Task details -
The material below holds a span beginning at the line with "floor at zero." and ending at the line with "obj.parent = empty". Quote that span exactly, both ends included, and only that span.

Material provided -
----------------------------------------

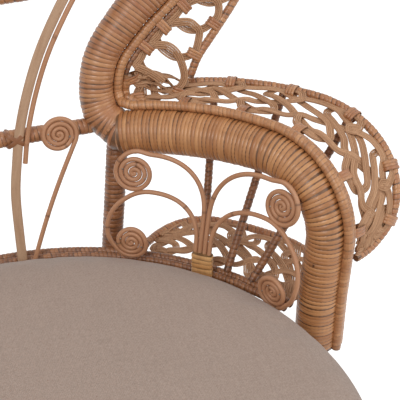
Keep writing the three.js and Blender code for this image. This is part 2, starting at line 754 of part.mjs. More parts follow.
function armRoll(extra) {
  const steps = rollSteps.arm;
  const points = Array.from({ length: steps + 1 }, (_, i) => armCentre(i / steps));
  return sweep(points, (share) => roundSection(armRollRadius(share) + extra, 8), (i) => armFrame(i / steps).out);
}

function armOuterBead() {
  const points = Array.from({ length: beadSteps.arm + 1 }, (_, i) =>
    beadPoint(THREE.MathUtils.lerp(beadCornerShare, 1, i / beadSteps.arm), outerBeadAngle));
  return tube(points, beadRadius);
}

const beadReach = (share) => armRollRadius(share) + beadRadius + fit;
const shelfCrown = (share) => beadReach(share) * Math.sin(outerBeadAngle);
const shelfInner = (share) => beadReach(share) * Math.cos(outerBeadAngle) + beadRadius + reedGap;

// The rim's reach at a share of the shelf's length: narrower at the corner, closing on the front run.
function shelfReach(share) {
  const rear = 1 - shelfRearTaperShare * (1 - share) ** 3;
  return shelfWidth * rear * Math.sqrt(Math.max(1 - share ** 5, 0));
}

const shelfArm = (share) => THREE.MathUtils.lerp(shelfStartShare, shelfEndShare, share);

function shelfRimPoint(share, inwards = 0) {
  const at = shelfArm(share);
  const reach = Math.max(shelfReach(share), 2 * inwards);
  return armPoint(at, shelfInner(at) + rimRadius + reach - inwards, shelfCrown(at));
}

function shelfStrip(share) {
  const part = THREE.MathUtils.lerp(...shelfReedShares, share);
  const at = THREE.MathUtils.lerp(beadCornerShare, shelfEndShare, part);
  const inner = armPoint(at, shelfInner(at) + reedWidth / 2, shelfCrown(at));
  const outer = shelfRimPoint(part, rimRadius + reedGap + reedWidth / 2);
  const { crown } = armFrame((at + shelfArm(part)) / 2);
  return { inner, outer, normal: crown };
}

function armRim(extra) {
  const steps = rollSteps.shelfRim;
  const points = Array.from({ length: steps + 1 }, (_, i) => shelfRimPoint(i / steps));
  return tube(points, rimRadius + extra);
}

// The lower shelf's rim closes on the seat rail at both ends.
function lowerRimPoint(share, inwards = 0) {
  const angle = THREE.MathUtils.lerp(lowerShelfRear, lowerShelfFront, share);
  const closing = Math.max(1 - Math.abs(2 * share - 1) ** 4, 0) ** 0.8;
  const reach = Math.max(lowerShelfWidth * closing, 2 * inwards);
  return polar(railFace + fit + rimRadius + reach - inwards, angle, -lowerShelfDrop);
}

function lowerStrip(share) {
  const part = THREE.MathUtils.lerp(...lowerReedShares, share);
  const angle = THREE.MathUtils.lerp(lowerShelfRear, lowerShelfFront, part);
  return {
    inner: polar(railFace + reedGap + reedWidth / 2, angle, -lowerShelfDrop),
    outer: lowerRimPoint(part, rimRadius + reedGap + reedWidth / 2),
    normal: new THREE.Vector3(0, 0, 1),
  };
}

function lowerRim() {
  const steps = rollSteps.shelfRim;
  const points = Array.from({ length: steps + 1 }, (_, i) => lowerRimPoint(i / steps));
  return tube(points, rimRadius);
}

function rearPost(...tools) {
  const foot = polar(postRadius, postAngle, -postFootDrop);
  return cut(tube([foot, onBack(postHead.x, postHead.up)], postThickness / 2, 8), ...tools);
}

// A strut from the seat rail to the arm's rim, its ends cut to sit on both.
function strut(footAngle, headShare, ...tools) {
  const foot = polar(railOuterRadius, footAngle, -railDrop);
  return cut(tube([foot, shelfRimPoint(headShare)], strutThickness / 2), ...tools);
}

function sidePieces(rollTool) {
  const railTool = seatRail(railOuterRadius, fit);
  const innerRailTool = seatRail(railInnerRadius, fit);
  const rimTool = armRim(fit);
  const pieces = [
    ["rear_post", rearPost(rollTool, lowerRail(fit), armRoll(fit)), finish.darkPeel],
    ["arm_roll", cut(armRoll(0), rollTool), finish.peel],
    ["arm_outer_bead", armOuterBead(), finish.peel],
    ["arm_shelf_rim", armRim(0), finish.darkPeel],
    ["arm_shelf_lattice", loopedReed("arm lattice", shelfStrip, shelfLoops), finish.reed],
    ["lower_shelf_rim", cut(lowerRim(), armRoll(fit)), finish.darkPeel],
    ["lower_shelf_lattice", loopedReed("lower lattice", lowerStrip, shelfLoops), finish.reed],
    ["arm_collar", collar(innerRailTool), finish.collar],
    ["back_splat", cut(flatSplat(), rollTool), finish.splat],
    ["back_slim_cane", cut(slimCane(), rollTool), finish.cane],
    ["back_scroll", backScrollCane(), finish.cane],
  ];
  for (const [name, cane] of Object.entries(fanCanes))
    pieces.push(["arm_scroll_" + name, scrollCane(name, cane), finish.cane]);
  strutFeet.forEach((foot, i) => {
    pieces.push(["arm_strut_" + (i + 1), strut(foot, strutHeadShares[i], railTool, rimTool), finish.darkPeel]);
  });
  return pieces;
}

seat();
base();
const rollTool = backRoll(fit);
back(rollTool);
const pieces = sidePieces(rollTool);
const right = new THREE.Group();
const left = new THREE.Group();
left.scale.x = -1;
chair.add(right, left);
for (const [name, geometry, material] of pieces) {
  add(name + "_right", geometry, material, right);
  add(name + "_left", geometry, material, left);
}

// The box that holds the whole chair is centred on the origin, with the floor at zero.
const box = new THREE.Box3().setFromObject(chair, true);
const placed = new THREE.Group();
chair.position.y = -(box.min.y + box.max.y) / 2;
placed.add(chair);

export default placed;
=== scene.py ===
# %% [markdown]
# # A rattan peacock chair
#
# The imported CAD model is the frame. Every pole, reed, cane and cushion below is built round it in
# the same place, with what the solids leave out: turns of peel, reed in several plies, linen.
# Lengths are in millimetres from the seat's axis, and become metres in the part's frame when a
# piece is made.

import math

import bpy
import numpy as np
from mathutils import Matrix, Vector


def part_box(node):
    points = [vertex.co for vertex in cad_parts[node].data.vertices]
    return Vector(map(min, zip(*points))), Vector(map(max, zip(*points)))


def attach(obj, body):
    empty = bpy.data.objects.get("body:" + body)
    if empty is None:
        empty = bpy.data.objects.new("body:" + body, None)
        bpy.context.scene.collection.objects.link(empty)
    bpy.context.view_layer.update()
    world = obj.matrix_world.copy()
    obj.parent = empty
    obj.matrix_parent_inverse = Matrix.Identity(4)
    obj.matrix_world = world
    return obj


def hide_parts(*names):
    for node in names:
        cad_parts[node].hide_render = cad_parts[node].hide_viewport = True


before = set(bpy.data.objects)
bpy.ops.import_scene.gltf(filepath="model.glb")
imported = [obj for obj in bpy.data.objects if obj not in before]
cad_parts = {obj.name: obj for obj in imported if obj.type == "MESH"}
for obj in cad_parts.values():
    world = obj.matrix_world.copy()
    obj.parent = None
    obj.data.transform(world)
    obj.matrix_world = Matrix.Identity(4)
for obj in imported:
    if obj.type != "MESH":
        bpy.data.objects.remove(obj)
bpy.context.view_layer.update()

TURN = 2 * math.pi
DEGREE = math.pi / 180
SEAT = 455.0
MM = 0.001
low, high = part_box("seat_cushion")
SHIFT = (low.y + high.y) / 2
print("the seat's axis stands at y = %.4f m" % SHIFT)

# %% [markdown]
# ## Node trees that read as sums
#
# Both the finishes and the shapes are node trees. `Graph.node` makes any node: its settings come
# first, then the values or links of its sockets. A `Value` wraps a socket, so that a sum on values
# adds its own Math nodes, and an `Arrow` does the same for vectors with Vector Math. Written this
# way a tree stays as short as its formula.

# %% Graph, Value and Arrow
class Graph:
    def __init__(self, tree):
        self.tree = tree

    def feed(self, socket, value):
        if isinstance(value, Value):
            self.tree.links.new(value.socket, socket)
        elif socket.type == "RGBA":
            socket.default_value = (*value, 1.0)
        else:
            socket.default_value = value

    def nodes(self, kind, settings=None, inputs=None):
        node = self.tree.nodes.new(kind)
        for key, value in (settings or {}).items():
            setattr(node, key, value)
        for key, value in (inputs or {}).items():
            self.feed(node.inputs[key], value)
        return [Value(self, socket) for socket in node.outputs]

    def node(self, kind, settings=None, inputs=None, out=0):
        return self.nodes(kind, settings, inputs)[out]

    def noise(self, x, y=0.0, z=0.0, detail=2.0):
        spot = self.node("ShaderNodeCombineXYZ", None, {0: x, 1: y, 2: z})
        return self.node("ShaderNodeTexNoise", None, {"Vector": spot, "Scale": 1.0, "Detail": detail})


def one_node(operation, turned=False):
    """A method of Value that adds one Math node. Turned swaps the two sides, as 1 - mask needs."""
    def method(self, *others):
        sides = (*others, self) if turned else (self, *others)
        return self.math(operation, *sides)
    return method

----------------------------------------

Answer for the task -
// The box that holds the whole chair is centred on the origin, with the floor at zero.
const box = new THREE.Box3().setFromObject(chair, true);
const placed = new THREE.Group();
chair.position.y = -(box.min.y + box.max.y) / 2;
placed.add(chair);

export default placed;
=== scene.py ===
# %% [markdown]
# # A rattan peacock chair
#
# The imported CAD model is the frame. Every pole, reed, cane and cushion below is built round it in
# the same place, with what the solids leave out: turns of peel, reed in several plies, linen.
# Lengths are in millimetres from the seat's axis, and become metres in the part's frame when a
# piece is made.

import math

import bpy
import numpy as np
from mathutils import Matrix, Vector


def part_box(node):
    points = [vertex.co for vertex in cad_parts[node].data.vertices]
    return Vector(map(min, zip(*points))), Vector(map(max, zip(*points)))


def attach(obj, body):
    empty = bpy.data.objects.get("body:" + body)
    if empty is None:
        empty = bpy.data.objects.new("body:" + body, None)
        bpy.context.scene.collection.objects.link(empty)
    bpy.context.view_layer.update()
    world = obj.matrix_world.copy()
    obj.parent = empty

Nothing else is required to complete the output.